B. Effect of Bingham Number (Yield Stress)

• Increasing the Bingham number (yield stress) increases the apparent viscosity, leading to higher friction coefficients and pressure drops.
• Higher yield stress accelerates the development of the thermal boundary layer, resulting in higher Nusselt numbers in the developing region.

C. Performance Evaluation Criteria (PEC)

• Definition: PEC quantifies the trade-off between heat transfer gain ($Nu$) and pumping power penalty (friction factor). A value $>1$ indicates a beneficial application.
• Optimal Volume Fraction:
  • Non-Aggregation: PEC increases linearly with volume fraction up to 5%.
  • Aggregation: PEC increases up to a volume fraction of 3% and then decreases. Beyond 3%, the penalty from increased friction (due to high viscosity from clustering) outweighs the heat transfer gains.
• Conclusion on Efficiency: For aggregated viscoplastic nanofluids, the optimal volume fraction is 3%, where the system exhibits peak efficiency.

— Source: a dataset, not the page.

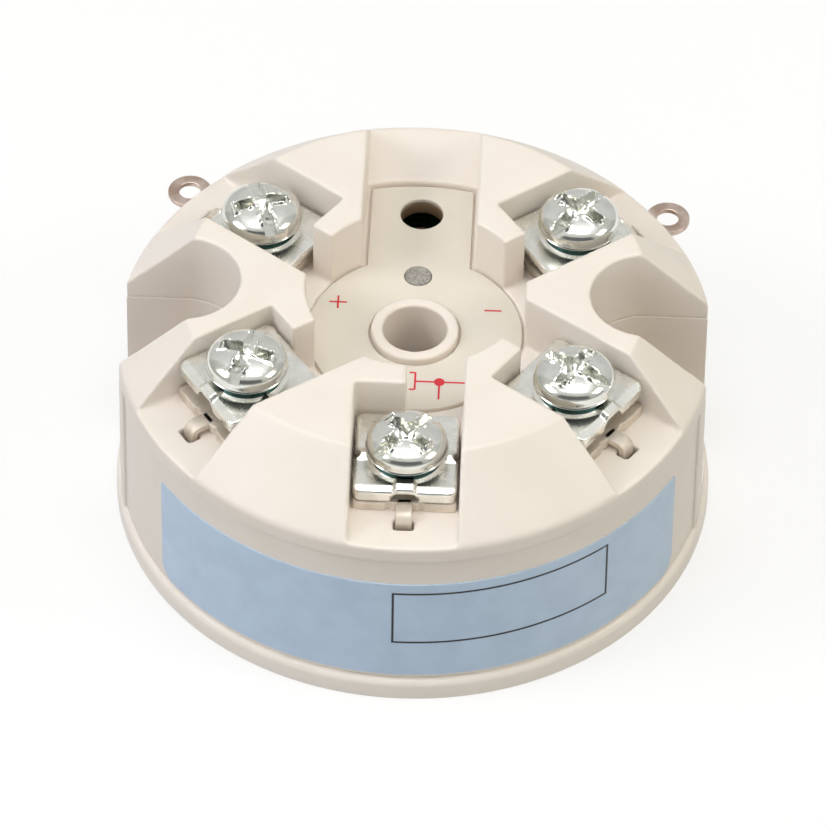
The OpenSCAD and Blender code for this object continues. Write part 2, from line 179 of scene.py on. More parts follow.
def board_material():
    """Green solder mask over a fine glass weave, with paler tracks showing through."""
    material = bpy.data.materials.new("green solder mask")
    material.use_nodes = True
    tree = material.node_tree
    shader = tree.nodes["Principled BSDF"]
    shader.inputs["Roughness"].default_value = 0.35
    shader.inputs["Specular IOR Level"].default_value = 0.5
    place = tree.nodes.new("ShaderNodeTexCoord")
    tracks = tree.nodes.new("ShaderNodeTexBrick")
    tracks.inputs["Scale"].default_value = 420
    tracks.inputs["Color1"].default_value = (0.012, 0.11, 0.045, 1)
    tracks.inputs["Color2"].default_value = (0.016, 0.14, 0.06, 1)
    tracks.inputs["Mortar"].default_value = (0.03, 0.22, 0.1, 1)
    tracks.inputs["Mortar Size"].default_value = 0.06
    weave = tree.nodes.new("ShaderNodeTexChecker")
    weave.inputs["Scale"].default_value = weave_scale
    bump = tree.nodes.new("ShaderNodeBump")
    bump.inputs["Strength"].default_value = 0.15
    bump.inputs["Distance"].default_value = weave_depth
    tree.links.new(place.outputs["Object"], tracks.inputs["Vector"])
    tree.links.new(place.outputs["Object"], weave.inputs["Vector"])
    tree.links.new(tracks.outputs["Color"], shader.inputs["Base Color"])
    tree.links.new(weave.outputs["Fac"], bump.inputs["Height"])
    tree.links.new(bump.outputs["Normal"], shader.inputs["Normal"])
    return material


def dress(node, material):
    """Gives a node that keeps its own shape its material."""
    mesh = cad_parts[node].data
    mesh.materials.clear()
    mesh.materials.append(material)


dress("circuit_board", board_material())
component_finishes = [
    (("microcontroller", "converter_chip", "output_transistor"),
     ("black mould resin", (0.028, 0.028, 0.03), (0.02, 0.02, 0.022), 0.55)),
    (("capacitors",), ("tan capacitor ceramic", (0.42, 0.28, 0.14), (0.36, 0.23, 0.11), 0.5)),
    (("resistors",), ("black resistor glaze", (0.02, 0.02, 0.024), (0.015, 0.015, 0.018), 0.3)),
    (("switch_body",), ("black switch housing", (0.05, 0.045, 0.04), (0.04, 0.035, 0.03), 0.5)),
    (("push_button",), ("brown button", (0.16, 0.08, 0.045), (0.12, 0.06, 0.035), 0.45)),
    (("status_led",), ("white indicator body", (0.8, 0.78, 0.72), (0.74, 0.7, 0.62), 0.3)),
]
for nodes, finish in component_finishes:
    material = moulded_plastic(*finish)
    for node in nodes:
        dress(node, material)

# Threaded bushes
# Turned brass bushes that carry each terminal and lead it down to the board.
# Their lower ends stand on the board and are soldered to it.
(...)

5. Significance and Applications

• Industrial Relevance: The findings are crucial for designing heat exchangers, drilling mud systems (petroleum extraction), and microfluidic devices where fluids often exhibit viscoplastic behavior and flow through short pipes (entrance-dominated regions).
• Design Optimization: The study provides a clear guideline that while aggregation enhances heat transfer, it also drastically increases flow resistance. Engineers must carefully select nanoparticle concentrations (specifically aiming for ~3% for aggregated systems) to avoid excessive pumping costs.
• Theoretical Advancement: By integrating the Bingham-Papanastasiou model with aggregation-specific thermophysical models, the study bridges a gap in understanding how particle clustering alters the hydrodynamic and thermal entry lengths in non-Newtonian flows.

6. Limitations and Future Scope

The authors acknowledge that the study is limited to single-phase models and does not account for Brownian motion, thermophoresis, or magnetic fields. Future work should explore two-phase models and the effects of Reynolds and Prandtl numbers to provide a more comprehensive understanding of particle dynamics in sheared regions.